## Dataset extract
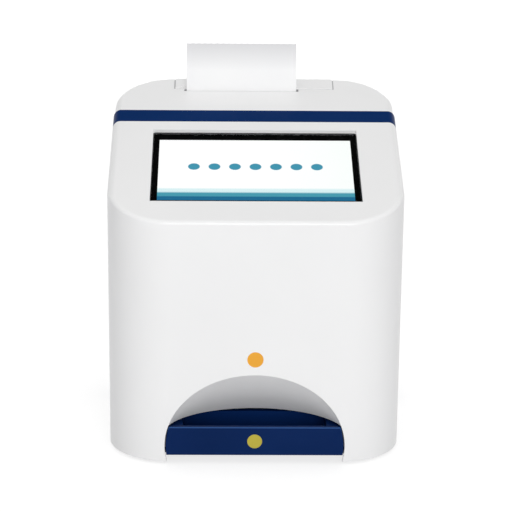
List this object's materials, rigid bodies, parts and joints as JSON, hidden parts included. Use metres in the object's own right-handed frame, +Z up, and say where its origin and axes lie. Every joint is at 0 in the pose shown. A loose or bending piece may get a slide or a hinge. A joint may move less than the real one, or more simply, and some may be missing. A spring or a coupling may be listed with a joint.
{
  "type": "rapid test reader",
  "caption": "Bench unit with a sloping touch display, an arched opening over a sliding test drawer, and a paper printer under a hinged lid at the back.",
  "frame": {"origin": "on the resting surface, under the middle of the case", "axes": "+Z up, +Y to the back, +X to the right seen from the front"},
  "size_m": [0.1432, 0.1272, 0.1818],
  "materials": {
    "shell_white": "moulded, satin to semi-gloss",
    "band_blue": "moulded, glossy navy blue",
    "drawer_blue": "moulded, semi-gloss navy blue",
    "dark_plastic": "moulded, fine texture",
    "rail_plastic": "self-lubricating plastic",
    "rubber": "soft black rubber",
    "steel": "zinc plated",
    "magnet": "nickel plated",
    "display_glass": "polished cover glass with a black border",
    "display_panel": "display module in a black can",
    "circuit_board": "green solder mask",
    "lens_glass": "coated lens",
    "lamp": "white light diode",
    "ceramic_head": "glazed heating line on a ceramic bar",
    "gear_plastic": "natural moulded plastic",
    "brass": "turned",
    "paper": "smooth coated thermal paper",
    "cardboard": "wound core",
    "aluminium": "extruded",
    "socket_metal": "nickel plated shell",
    "socket_plastic": "black moulded",
    "flat_cable": "flat flexible cable"
  },
  "bodies": {
    "root": {"front_cover": "shell_white", "seam_band": "band_blue", "rear_cover": "shell_white", "base_plate": "dark_plastic", "foot_front_left": "rubber", "foot_rear_left": "rubber", "foot_front_right": "rubber", "foot_rear_right": "rubber", "case_screws": "steel", "machine_screws": "steel", "touch_glass": "display_glass", "lcd_panel": "display_panel", "display_frame": "dark_plastic", "display_board": "circuit_board", "catch_plate": "steel", "drawer_rail_left": "rail_plastic", "drawer_rail_right": "rail_plastic", "optics_bridge": "steel", "optics_box": "dark_plastic", "camera_board": "circuit_board", "lens_barrel": "dark_plastic", "objective_lens": "lens_glass", "lamp_board_left": "circuit_board", "lamp_board_right": "circuit_board", "lamps": "lamp", "lid_hinge_pin": "steel", "printer_frame": "steel", "print_head": "ceramic_head", "tear_bar": "steel", "paper_bucket": "dark_plastic", "roll_spindle": "rail_plastic", "paper_strip": "paper", "idler_pin": "steel", "gear_bracket": "steel", "printer_motor": "steel", "main_board": "circuit_board", "usb_ports": "socket_metal", "data_port": "socket_plastic", "power_jack": "socket_plastic", "heat_sink": "aluminium", "buzzer": "socket_plastic", "switch_housing": "dark_plastic", "display_ribbon": "flat_cable", "printer_ribbon": "flat_cable"},
    "drawer": {"drawer_tray": "drawer_blue", "cassette_holder": "drawer_blue", "drawer_magnet": "magnet"},
    "lid": {"printer_lid": "shell_white", "platen_bush_left": "brass", "platen_bush_right": "brass"},
    "platen": {"platen_roller": "rubber", "platen_shaft": "steel", "platen_gear": "gear_plastic"},
    "roll": {"paper_roll": "paper", "roll_core": "cardboard"},
    "idler": {"idler_gear": "gear_plastic"},
    "pinion": {"motor_pinion": "gear_plastic"},
    "rocker": {"power_rocker": "dark_plastic"}
  },
  "joints": [
    {"name": "drawer_slide", "type": "slide", "parent": "root", "child": "drawer", "axis": [0, -1, 0], "range_m": [0, 0.056]},
    {"name": "lid_hinge", "type": "hinge", "parent": "root", "child": "lid", "pos_m": [0, 0.0601, 0.10798], "axis": [-1, 0, 0], "range_deg": [0, 90]},
    {"name": "roll_spin", "type": "hinge", "parent": "root", "child": "roll", "pos_m": [0, 0.0374, 0.12298], "axis": [1, 0, 0], "continuous": true},
    {"name": "platen_spin", "type": "hinge", "parent": "lid", "child": "platen", "pos_m": [0, 0.05545, 0.14598], "axis": [1, 0, 0], "continuous": true},
    {"name": "idler_spin", "type": "hinge", "parent": "root", "child": "idler", "pos_m": [0, 0.04435, 0.14598], "axis": [1, 0, 0], "continuous": true},
    {"name": "pinion_spin", "type": "hinge", "parent": "root", "child": "pinion", "pos_m": [0, 0.0372, 0.13884], "axis": [1, 0, 0], "continuous": true},
    {"name": "power_rocker_tip", "type": "hinge", "parent": "root", "child": "rocker", "pos_m": [-0.031, 0.0586, 0.0252], "axis": [-1, 0, 0], "range_deg": [0, 14]}
  ],
  "couplings": [
    {"joint": "platen_spin", "follows": "roll_spin", "ratio": -4.2857},
    {"joint": "idler_spin", "follows": "roll_spin", "ratio": 2.449},
    {"joint": "pinion_spin", "follows": "roll_spin", "ratio": -5.7143}
  ]
}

## Exercise
Every line of the data above should be reproduced word for word.

## Worked answer
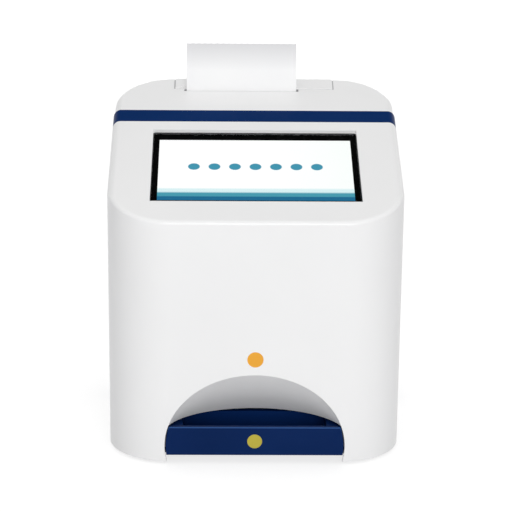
List this object's materials, rigid bodies, parts and joints as JSON, hidden parts included. Use metres in the object's own right-handed frame, +Z up, and say where its origin and axes lie. Every joint is at 0 in the pose shown. A loose or bending piece may get a slide or a hinge. A joint may move less than the real one, or more simply, and some may be missing. A spring or a coupling may be listed with a joint.
{
  "type": "rapid test reader",
  "caption": "Bench unit with a sloping touch display, an arched opening over a sliding test drawer, and a paper printer under a hinged lid at the back.",
  "frame": {"origin": "on the resting surface, under the middle of the case", "axes": "+Z up, +Y to the back, +X to the right seen from the front"},
  "size_m": [0.1432, 0.1272, 0.1818],
  "materials": {
    "shell_white": "moulded, satin to semi-gloss",
    "band_blue": "moulded, glossy navy blue",
    "drawer_blue": "moulded, semi-gloss navy blue",
    "dark_plastic": "moulded, fine texture",
    "rail_plastic": "self-lubricating plastic",
    "rubber": "soft black rubber",
    "steel": "zinc plated",
    "magnet": "nickel plated",
    "display_glass": "polished cover glass with a black border",
    "display_panel": "display module in a black can",
    "circuit_board": "green solder mask",
    "lens_glass": "coated lens",
    "lamp": "white light diode",
    "ceramic_head": "glazed heating line on a ceramic bar",
    "gear_plastic": "natural moulded plastic",
    "brass": "turned",
    "paper": "smooth coated thermal paper",
    "cardboard": "wound core",
    "aluminium": "extruded",
    "socket_metal": "nickel plated shell",
    "socket_plastic": "black moulded",
    "flat_cable": "flat flexible cable"
  },
  "bodies": {
    "root": {"front_cover": "shell_white", "seam_band": "band_blue", "rear_cover": "shell_white", "base_plate": "dark_plastic", "foot_front_left": "rubber", "foot_rear_left": "rubber", "foot_front_right": "rubber", "foot_rear_right": "rubber", "case_screws": "steel", "machine_screws": "steel", "touch_glass": "display_glass", "lcd_panel": "display_panel", "display_frame": "dark_plastic", "display_board": "circuit_board", "catch_plate": "steel", "drawer_rail_left": "rail_plastic", "drawer_rail_right": "rail_plastic", "optics_bridge": "steel", "optics_box": "dark_plastic", "camera_board": "circuit_board", "lens_barrel": "dark_plastic", "objective_lens": "lens_glass", "lamp_board_left": "circuit_board", "lamp_board_right": "circuit_board", "lamps": "lamp", "lid_hinge_pin": "steel", "printer_frame": "steel", "print_head": "ceramic_head", "tear_bar": "steel", "paper_bucket": "dark_plastic", "roll_spindle": "rail_plastic", "paper_strip": "paper", "idler_pin": "steel", "gear_bracket": "steel", "printer_motor": "steel", "main_board": "circuit_board", "usb_ports": "socket_metal", "data_port": "socket_plastic", "power_jack": "socket_plastic", "heat_sink": "aluminium", "buzzer": "socket_plastic", "switch_housing": "dark_plastic", "display_ribbon": "flat_cable", "printer_ribbon": "flat_cable"},
    "drawer": {"drawer_tray": "drawer_blue", "cassette_holder": "drawer_blue", "drawer_magnet": "magnet"},
    "lid": {"printer_lid": "shell_white", "platen_bush_left": "brass", "platen_bush_right": "brass"},
    "platen": {"platen_roller": "rubber", "platen_shaft": "steel", "platen_gear": "gear_plastic"},
    "roll": {"paper_roll": "paper", "roll_core": "cardboard"},
    "idler": {"idler_gear": "gear_plastic"},
    "pinion": {"motor_pinion": "gear_plastic"},
    "rocker": {"power_rocker": "dark_plastic"}
  },
  "joints": [
    {"name": "drawer_slide", "type": "slide", "parent": "root", "child": "drawer", "axis": [0, -1, 0], "range_m": [0, 0.056]},
    {"name": "lid_hinge", "type": "hinge", "parent": "root", "child": "lid", "pos_m": [0, 0.0601, 0.10798], "axis": [-1, 0, 0], "range_deg": [0, 90]},
    {"name": "roll_spin", "type": "hinge", "parent": "root", "child": "roll", "pos_m": [0, 0.0374, 0.12298], "axis": [1, 0, 0], "continuous": true},
    {"name": "platen_spin", "type": "hinge", "parent": "lid", "child": "platen", "pos_m": [0, 0.05545, 0.14598], "axis": [1, 0, 0], "continuous": true},
    {"name": "idler_spin", "type": "hinge", "parent": "root", "child": "idler", "pos_m": [0, 0.04435, 0.14598], "axis": [1, 0, 0], "continuous": true},
    {"name": "pinion_spin", "type": "hinge", "parent": "root", "child": "pinion", "pos_m": [0, 0.0372, 0.13884], "axis": [1, 0, 0], "continuous": true},
    {"name": "power_rocker_tip", "type": "hinge", "parent": "root", "child": "rocker", "pos_m": [-0.031, 0.0586, 0.0252], "axis": [-1, 0, 0], "range_deg": [0, 14]}
  ],
  "couplings": [
    {"joint": "platen_spin", "follows": "roll_spin", "ratio": -4.2857},
    {"joint": "idler_spin", "follows": "roll_spin", "ratio": 2.449},
    {"joint": "pinion_spin", "follows": "roll_spin", "ratio": -5.7143}
  ]
}